I’ve got a few straight friends who flirt with me in a joking manner. You’d think they’d learn better, because I’m always willing to take my entendres one step further than they are, and they end up squirming in discomfort. It’s great fun!
As a bisexual, I disagree with this. A lot of homosexuals do go through a, “I’m really bi,” phase, but it generally doesn’t last once they realize that anyone who’s going to give them shit because they’re homosexual is also going to give them shit for being bisexual. It’s not like you can offset your gay sex by having straight sex, like Al Gore buying carbon credits, or something. Plus, bisexuals take from both sides (no pun intended*). Straights are down on you for having gay sex, and other gays are down on you for not “committing” to being gay.

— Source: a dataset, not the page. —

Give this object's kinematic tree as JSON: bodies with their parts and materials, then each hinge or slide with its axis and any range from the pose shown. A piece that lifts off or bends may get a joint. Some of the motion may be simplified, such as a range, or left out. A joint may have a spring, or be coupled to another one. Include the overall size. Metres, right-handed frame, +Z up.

As the social stigma against homosexuality continues to breakdown, I think you’re going to see a lot more nominally heterosexual people willing to “experiement” with gay sex because they don’t have any hang ups about homosexuality, and hey! A blowjob’s a blowjob. It’s all just friction, right? I know a few people who identify as straight who have messed around with people of their own gender (and a few gays who’ve done the same with the opposite gender) beceause there was enough attraction there to make it worth a shot, but not enough to make it worth doing for a long-term basis. Personally, I’d like to see this result in a much tighter definition of the word “bisexual,” so that folks like that are excluded. A guy who’s only interested in girls romantically, but will sleep with another dude on occasion when he’s in a dry spell shouldn’t really be considered bisexual, IMO. Sexuality should be about more than just who you fuck. There’s huge elements of attraction, romantic interest, and self-identity that get improperly excluded under that definition of the term.
I agree, and would like to add the flip side of this coin: otherwise straight girls who knock back a couple shots of Patron, then magically start making out with other girls on the dance floor, are not bisexual. They’re FREAKING AWESOME, but they aren’t bisexual.